» **SHORT TASK**:
Reproduce the entries shown below only from the line with "What build123d script" down to the line with "of its sleeve.", keeping both end lines and copying each one exactly.
╭─ LISTING
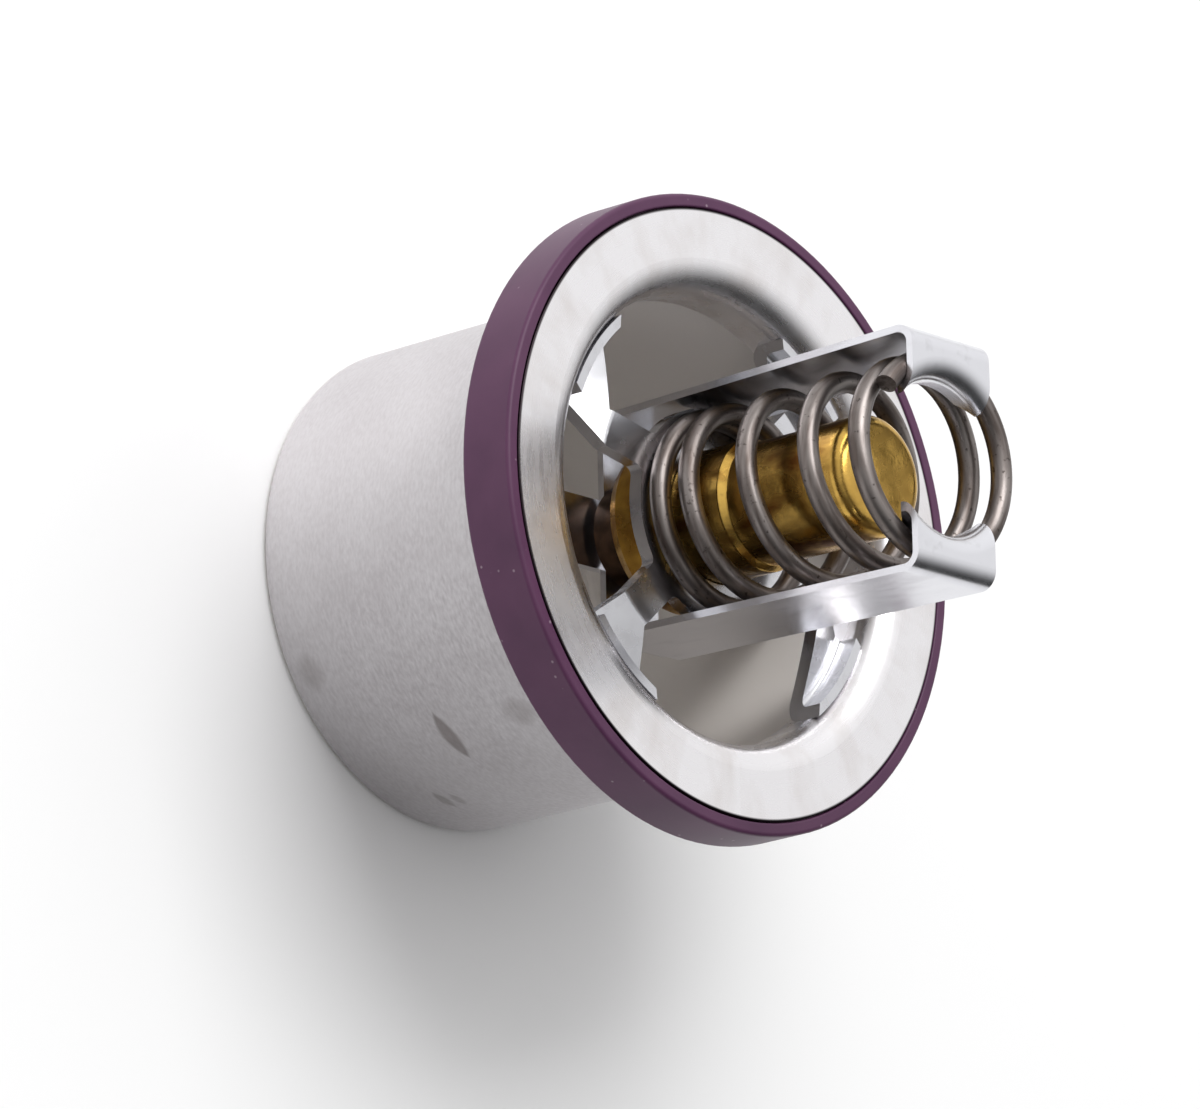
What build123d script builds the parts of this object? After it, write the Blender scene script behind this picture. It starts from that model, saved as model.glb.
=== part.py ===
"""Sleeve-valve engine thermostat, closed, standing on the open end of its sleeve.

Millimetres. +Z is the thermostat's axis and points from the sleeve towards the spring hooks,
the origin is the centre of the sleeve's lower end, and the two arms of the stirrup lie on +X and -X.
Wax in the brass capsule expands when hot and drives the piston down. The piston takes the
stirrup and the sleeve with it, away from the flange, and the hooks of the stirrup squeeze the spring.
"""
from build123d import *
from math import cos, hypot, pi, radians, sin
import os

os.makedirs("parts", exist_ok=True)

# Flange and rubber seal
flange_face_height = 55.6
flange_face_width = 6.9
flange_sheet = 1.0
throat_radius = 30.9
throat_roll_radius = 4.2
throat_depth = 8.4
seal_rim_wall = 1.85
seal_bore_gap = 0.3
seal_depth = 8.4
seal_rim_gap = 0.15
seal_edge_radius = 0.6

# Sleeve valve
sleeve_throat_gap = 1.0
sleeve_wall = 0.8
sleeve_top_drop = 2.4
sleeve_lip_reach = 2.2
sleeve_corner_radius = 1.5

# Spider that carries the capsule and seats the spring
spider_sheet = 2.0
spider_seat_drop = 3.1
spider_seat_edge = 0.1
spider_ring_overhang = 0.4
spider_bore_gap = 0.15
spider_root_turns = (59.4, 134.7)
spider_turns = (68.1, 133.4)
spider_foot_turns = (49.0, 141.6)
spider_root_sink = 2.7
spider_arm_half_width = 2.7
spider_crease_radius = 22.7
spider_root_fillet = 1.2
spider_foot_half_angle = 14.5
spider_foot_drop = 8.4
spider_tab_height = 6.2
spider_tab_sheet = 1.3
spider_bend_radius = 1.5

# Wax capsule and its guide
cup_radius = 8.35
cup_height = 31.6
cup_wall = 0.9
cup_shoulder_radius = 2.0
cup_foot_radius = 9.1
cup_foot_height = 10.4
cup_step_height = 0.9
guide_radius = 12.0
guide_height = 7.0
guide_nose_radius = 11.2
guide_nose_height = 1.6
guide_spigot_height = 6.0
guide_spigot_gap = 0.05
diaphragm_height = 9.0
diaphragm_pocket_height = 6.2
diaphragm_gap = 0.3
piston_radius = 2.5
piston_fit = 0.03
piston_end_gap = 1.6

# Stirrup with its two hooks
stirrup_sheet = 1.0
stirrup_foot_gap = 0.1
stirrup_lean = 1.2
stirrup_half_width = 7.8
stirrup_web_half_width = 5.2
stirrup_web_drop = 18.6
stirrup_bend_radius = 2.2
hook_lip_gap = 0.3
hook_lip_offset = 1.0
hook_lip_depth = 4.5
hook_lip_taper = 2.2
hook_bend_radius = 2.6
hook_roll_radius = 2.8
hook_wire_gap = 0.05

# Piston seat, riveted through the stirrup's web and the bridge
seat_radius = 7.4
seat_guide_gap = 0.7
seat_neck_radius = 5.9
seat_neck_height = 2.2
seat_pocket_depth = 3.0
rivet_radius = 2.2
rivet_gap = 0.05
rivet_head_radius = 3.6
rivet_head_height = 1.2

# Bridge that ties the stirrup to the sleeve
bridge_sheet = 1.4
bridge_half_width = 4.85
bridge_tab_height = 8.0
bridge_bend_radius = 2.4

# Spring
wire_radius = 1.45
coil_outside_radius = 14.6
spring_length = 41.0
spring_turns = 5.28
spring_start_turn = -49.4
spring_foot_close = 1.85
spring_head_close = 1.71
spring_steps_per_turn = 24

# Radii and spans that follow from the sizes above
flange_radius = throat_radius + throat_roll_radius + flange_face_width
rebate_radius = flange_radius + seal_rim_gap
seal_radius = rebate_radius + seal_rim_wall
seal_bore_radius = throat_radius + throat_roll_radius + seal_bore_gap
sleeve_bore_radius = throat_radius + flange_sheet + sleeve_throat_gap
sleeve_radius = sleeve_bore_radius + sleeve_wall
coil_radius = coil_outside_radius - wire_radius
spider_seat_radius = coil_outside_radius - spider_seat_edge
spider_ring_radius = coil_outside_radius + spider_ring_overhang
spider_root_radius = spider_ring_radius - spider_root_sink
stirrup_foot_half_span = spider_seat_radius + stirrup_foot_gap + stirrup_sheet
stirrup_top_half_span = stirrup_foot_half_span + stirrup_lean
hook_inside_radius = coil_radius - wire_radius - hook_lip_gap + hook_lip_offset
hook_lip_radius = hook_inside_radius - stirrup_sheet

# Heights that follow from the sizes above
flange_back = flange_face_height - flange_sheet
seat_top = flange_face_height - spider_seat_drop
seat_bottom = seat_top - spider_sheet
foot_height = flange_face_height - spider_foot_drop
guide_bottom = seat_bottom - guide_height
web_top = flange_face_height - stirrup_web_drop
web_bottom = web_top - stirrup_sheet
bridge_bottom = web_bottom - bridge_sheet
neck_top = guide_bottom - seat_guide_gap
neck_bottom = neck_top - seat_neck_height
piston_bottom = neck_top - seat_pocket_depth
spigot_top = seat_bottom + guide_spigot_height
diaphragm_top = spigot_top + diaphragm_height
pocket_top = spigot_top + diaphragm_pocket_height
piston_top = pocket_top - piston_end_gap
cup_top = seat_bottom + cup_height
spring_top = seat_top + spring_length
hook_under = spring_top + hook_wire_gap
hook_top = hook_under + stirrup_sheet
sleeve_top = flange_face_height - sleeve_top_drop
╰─
╭─ LISTING
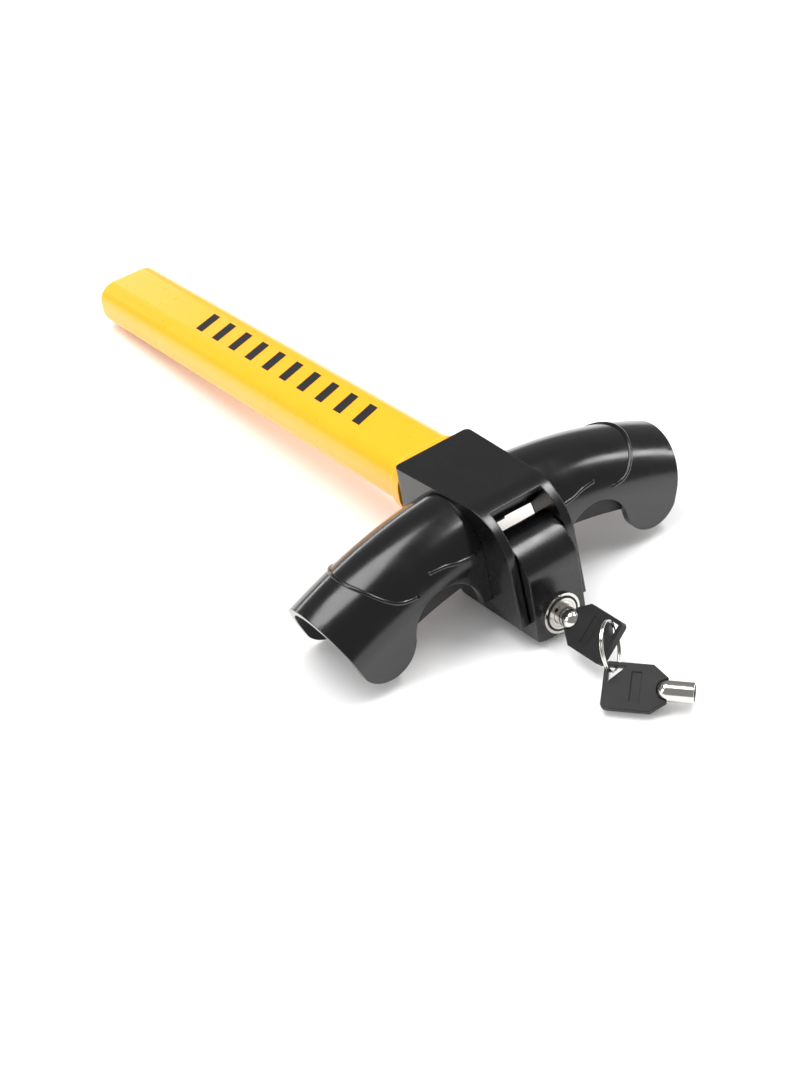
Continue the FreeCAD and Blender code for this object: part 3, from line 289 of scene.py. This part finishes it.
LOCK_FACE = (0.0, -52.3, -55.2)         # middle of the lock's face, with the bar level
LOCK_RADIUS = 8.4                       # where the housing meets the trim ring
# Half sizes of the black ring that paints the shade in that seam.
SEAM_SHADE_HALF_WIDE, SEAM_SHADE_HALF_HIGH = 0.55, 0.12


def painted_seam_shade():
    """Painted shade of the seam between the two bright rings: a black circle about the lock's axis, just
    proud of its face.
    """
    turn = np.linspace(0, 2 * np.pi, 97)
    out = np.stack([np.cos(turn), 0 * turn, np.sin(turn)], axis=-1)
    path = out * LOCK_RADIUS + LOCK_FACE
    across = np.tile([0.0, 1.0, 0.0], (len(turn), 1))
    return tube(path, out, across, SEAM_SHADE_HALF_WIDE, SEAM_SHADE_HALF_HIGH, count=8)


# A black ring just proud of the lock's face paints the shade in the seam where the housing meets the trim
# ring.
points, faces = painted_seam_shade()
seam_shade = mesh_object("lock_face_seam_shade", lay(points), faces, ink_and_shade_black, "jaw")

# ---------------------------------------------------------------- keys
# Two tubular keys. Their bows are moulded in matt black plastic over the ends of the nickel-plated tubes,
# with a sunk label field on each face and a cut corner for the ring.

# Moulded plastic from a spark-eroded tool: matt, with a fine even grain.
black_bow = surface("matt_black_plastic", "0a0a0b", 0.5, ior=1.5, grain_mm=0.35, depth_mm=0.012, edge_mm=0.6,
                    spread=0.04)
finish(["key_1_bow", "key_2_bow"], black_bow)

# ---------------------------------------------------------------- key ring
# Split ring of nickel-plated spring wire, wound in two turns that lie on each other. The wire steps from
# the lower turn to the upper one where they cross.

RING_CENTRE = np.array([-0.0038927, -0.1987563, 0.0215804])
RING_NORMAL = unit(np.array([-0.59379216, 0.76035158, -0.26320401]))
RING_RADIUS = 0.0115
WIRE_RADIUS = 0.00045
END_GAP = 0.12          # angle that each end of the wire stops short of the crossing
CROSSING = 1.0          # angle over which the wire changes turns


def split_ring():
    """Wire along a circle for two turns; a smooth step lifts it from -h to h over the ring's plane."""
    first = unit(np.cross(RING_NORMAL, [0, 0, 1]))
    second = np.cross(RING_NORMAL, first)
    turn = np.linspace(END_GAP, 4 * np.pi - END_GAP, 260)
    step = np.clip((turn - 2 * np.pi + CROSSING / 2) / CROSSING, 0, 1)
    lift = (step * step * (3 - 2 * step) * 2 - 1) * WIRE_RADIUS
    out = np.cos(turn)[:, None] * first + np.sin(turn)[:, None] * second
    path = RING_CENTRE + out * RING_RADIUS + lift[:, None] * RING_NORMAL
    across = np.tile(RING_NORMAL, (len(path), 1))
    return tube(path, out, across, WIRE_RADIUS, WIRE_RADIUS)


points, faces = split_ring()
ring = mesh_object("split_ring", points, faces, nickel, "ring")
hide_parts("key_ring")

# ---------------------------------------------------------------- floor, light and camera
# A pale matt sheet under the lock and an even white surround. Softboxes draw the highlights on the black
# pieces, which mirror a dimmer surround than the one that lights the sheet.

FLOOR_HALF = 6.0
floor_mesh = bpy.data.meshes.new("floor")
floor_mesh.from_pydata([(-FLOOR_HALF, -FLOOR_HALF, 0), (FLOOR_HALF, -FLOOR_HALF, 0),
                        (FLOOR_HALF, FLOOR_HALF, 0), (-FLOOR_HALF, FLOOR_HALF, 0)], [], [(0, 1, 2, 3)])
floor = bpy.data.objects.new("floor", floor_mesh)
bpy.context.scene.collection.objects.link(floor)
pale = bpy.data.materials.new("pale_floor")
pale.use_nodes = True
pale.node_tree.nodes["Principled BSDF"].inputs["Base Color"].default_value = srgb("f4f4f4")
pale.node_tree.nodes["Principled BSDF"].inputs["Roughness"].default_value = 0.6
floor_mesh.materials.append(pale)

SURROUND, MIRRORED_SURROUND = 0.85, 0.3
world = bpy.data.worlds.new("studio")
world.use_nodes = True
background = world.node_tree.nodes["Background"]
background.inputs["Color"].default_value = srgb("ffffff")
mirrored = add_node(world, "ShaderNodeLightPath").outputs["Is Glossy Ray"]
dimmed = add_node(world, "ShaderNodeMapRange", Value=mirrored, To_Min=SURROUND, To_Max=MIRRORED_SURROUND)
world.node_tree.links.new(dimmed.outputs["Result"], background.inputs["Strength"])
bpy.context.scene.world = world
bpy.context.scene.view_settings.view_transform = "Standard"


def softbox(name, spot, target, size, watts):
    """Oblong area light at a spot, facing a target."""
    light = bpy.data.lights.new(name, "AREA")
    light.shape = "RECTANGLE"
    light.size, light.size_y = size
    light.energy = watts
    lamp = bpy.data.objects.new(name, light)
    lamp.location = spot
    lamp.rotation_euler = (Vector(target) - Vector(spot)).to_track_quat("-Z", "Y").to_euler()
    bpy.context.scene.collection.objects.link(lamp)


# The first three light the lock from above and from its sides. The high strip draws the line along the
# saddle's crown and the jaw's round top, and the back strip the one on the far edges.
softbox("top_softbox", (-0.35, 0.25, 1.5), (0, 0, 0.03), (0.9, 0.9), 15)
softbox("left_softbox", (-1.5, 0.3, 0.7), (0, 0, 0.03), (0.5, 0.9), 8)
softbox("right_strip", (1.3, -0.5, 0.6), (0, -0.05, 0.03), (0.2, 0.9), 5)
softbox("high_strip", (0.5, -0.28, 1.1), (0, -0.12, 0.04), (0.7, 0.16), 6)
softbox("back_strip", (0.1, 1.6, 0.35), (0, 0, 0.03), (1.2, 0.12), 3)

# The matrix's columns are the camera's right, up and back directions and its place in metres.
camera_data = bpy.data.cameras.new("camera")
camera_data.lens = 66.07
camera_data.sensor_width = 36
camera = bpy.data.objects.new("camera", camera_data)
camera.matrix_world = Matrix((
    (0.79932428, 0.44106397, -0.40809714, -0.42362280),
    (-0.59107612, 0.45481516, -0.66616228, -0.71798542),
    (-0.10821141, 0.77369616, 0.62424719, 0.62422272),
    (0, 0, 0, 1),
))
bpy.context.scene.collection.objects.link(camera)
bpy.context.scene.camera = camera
╰─
» **OUTPUT OF THE EXERCISE**:
What build123d script builds the parts of this object? After it, write the Blender scene script behind this picture. It starts from that model, saved as model.glb.
=== part.py ===
"""Sleeve-valve engine thermostat, closed, standing on the open end of its sleeve.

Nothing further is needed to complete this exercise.